Raising fresh capital from VCs or private equity, if that’s your bag, won’t be easy for a while, given the downward arc of global deal values in the post-ZIRP era, from $1.185 trillion in 2021 to $645.3 billion last year, according to PitchBook’s latest Annual US PE Breakdown.

So in brief, there’s a lot of money to be made in security, lots of vendors fighting over that money, and a less than robust landscape for funding that fight. Recent moves by Barracuda Networks and Sophos illustrate a few of the ways security vendors are responding to those facts:

1. By investing in partner success. Because, as channel-first or only vendors rightly and regularly say, they grow only if their partners do. Barracuda, for example, has been working more closely with partners on co-sales and revenue acceleration roadmaps, according to Maria Martinez (pictured), the vendor’s vice president of channels, Americas.

“We’ve gotten more disciplined around supporting our partners on a regular cadence as it relates to channel planning in quarterly business reviews,” she says. “We’ll work with the partners to identify specific goals, whether they’re technical or sales oriented, to help drive mutual growth.”

Sophos, for its part, has been rolling out new and improved tools, including an automated proposal generator.

“We have a great template that our partners can go into, fill out some basic information on their customer, and it gives them a couple-of-page documented proposal to an end customer on why our MDR services are better for their customer to outsource,” says Kendra Krause, the vendor’s senior vice president of global channels and small business sales.

2. By investing in partner satisfaction. More competition for MSP loyalty means more pressure to keep MSPs happy. Barracuda, for example, unveiled four in-depth technical certification courses and other new technical enablement enhancements just this week based largely on partner feedback.

“We keep hearing, ‘I want more deep dive on the technical enablement piece,’” says Jason Beal, the company’s vice president of worldwide partner ecosystems.

Partner input also inspired recent deal registration upgrades. “We want to make sure that we protect them as a partner of record and protect their profit opportunity on renewals,” Beal says.

Sophos, meanwhile, recently introduced a new team specifically and solely dedicated to partner care. Its chief function, according to Krause, is providing faster answers to day-to-day questions about licensing issues and other administrative matters than account managers typically can supply.

“We wanted to put that into a more efficient process and team for our partners,” Krause says.

3. By targeting all of that investment more carefully.

When raising new funds is harder, using the funds you have more effectively is even more important.

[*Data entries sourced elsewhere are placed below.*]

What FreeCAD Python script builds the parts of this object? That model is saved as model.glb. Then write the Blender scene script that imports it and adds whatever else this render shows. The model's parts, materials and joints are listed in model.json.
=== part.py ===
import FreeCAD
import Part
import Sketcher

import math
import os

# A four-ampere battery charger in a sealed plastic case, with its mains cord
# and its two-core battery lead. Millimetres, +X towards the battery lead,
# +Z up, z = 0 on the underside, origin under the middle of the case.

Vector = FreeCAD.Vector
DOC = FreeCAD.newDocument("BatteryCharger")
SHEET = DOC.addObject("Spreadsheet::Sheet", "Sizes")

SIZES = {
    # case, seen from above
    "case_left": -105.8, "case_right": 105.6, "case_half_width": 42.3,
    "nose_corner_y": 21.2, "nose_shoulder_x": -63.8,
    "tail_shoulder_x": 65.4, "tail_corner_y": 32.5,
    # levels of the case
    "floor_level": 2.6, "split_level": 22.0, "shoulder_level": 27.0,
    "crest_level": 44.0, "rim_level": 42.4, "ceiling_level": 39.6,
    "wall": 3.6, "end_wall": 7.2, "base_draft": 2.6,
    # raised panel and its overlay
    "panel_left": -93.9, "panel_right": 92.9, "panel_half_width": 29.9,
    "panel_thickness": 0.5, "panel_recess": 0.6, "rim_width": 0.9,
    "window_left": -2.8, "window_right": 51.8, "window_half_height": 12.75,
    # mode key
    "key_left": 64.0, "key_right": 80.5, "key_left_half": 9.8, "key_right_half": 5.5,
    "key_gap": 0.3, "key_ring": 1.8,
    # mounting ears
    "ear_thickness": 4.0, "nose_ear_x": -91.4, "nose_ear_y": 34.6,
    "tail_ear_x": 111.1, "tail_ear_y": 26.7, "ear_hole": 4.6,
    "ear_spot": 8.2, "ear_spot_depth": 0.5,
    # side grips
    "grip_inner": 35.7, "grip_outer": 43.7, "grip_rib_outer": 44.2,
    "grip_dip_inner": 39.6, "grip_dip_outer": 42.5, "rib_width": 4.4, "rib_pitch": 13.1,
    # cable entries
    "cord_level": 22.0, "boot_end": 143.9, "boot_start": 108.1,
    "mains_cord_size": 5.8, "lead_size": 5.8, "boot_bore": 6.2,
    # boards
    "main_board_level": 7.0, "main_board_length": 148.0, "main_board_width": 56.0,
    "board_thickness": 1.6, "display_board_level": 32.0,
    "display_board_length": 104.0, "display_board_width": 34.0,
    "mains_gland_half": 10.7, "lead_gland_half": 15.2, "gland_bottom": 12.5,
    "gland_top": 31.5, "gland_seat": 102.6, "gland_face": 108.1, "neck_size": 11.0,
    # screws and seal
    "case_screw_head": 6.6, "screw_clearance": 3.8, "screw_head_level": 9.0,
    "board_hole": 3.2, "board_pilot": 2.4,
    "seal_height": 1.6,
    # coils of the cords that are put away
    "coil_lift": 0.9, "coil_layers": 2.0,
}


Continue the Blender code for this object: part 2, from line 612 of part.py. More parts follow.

Those previously referenced discounts and rebates at Barracuda, for example, are for their top-tier Premier partners specifically. “It’s an investment in those partners who are investing in us,” Beal notes.

Also worth noting

Bitdefender has shipped a new package of endpoint protection and MDR services for MSPs and a cloud security posture management solution.

Check Point has a new way to guard against SaaS-based threats.

Hornetsecurity has acquired email security giant Vade.

Roughly the same percentage of security pros who say their current stack is effective against QR phishing attacks have been compromised in the last year by a QR phishing attack, according to research from IRONSCALES.

Meanwhile, cybersecurity is a revenue driver for three-fourths of MSPs, according to Kaseya. Coincidence?

Multi-tenant controls and a new assessment tool are among the latest enhancements to MSP Alliance’s compliance program.

We can’t wait to ask Peter Kujawa of Service Leadership why best-in-class MSPs gave their employees smaller raises than worst-in-class ones last year, according to the organization’s latest research.

Zyxel has shipped a second Wi-Fi 7 access point.

Run a great member community for 40 years and you’ll end up with members who’ve been around over 20 years. The ASCII Group has created an awards program to honor some of them.

Continuum veteran Michael George has named Continuum veteran Dee Zepf his new chief product officer at Syncro.

Tehama Technologies is the newest addition to Ingram Micro’s line card.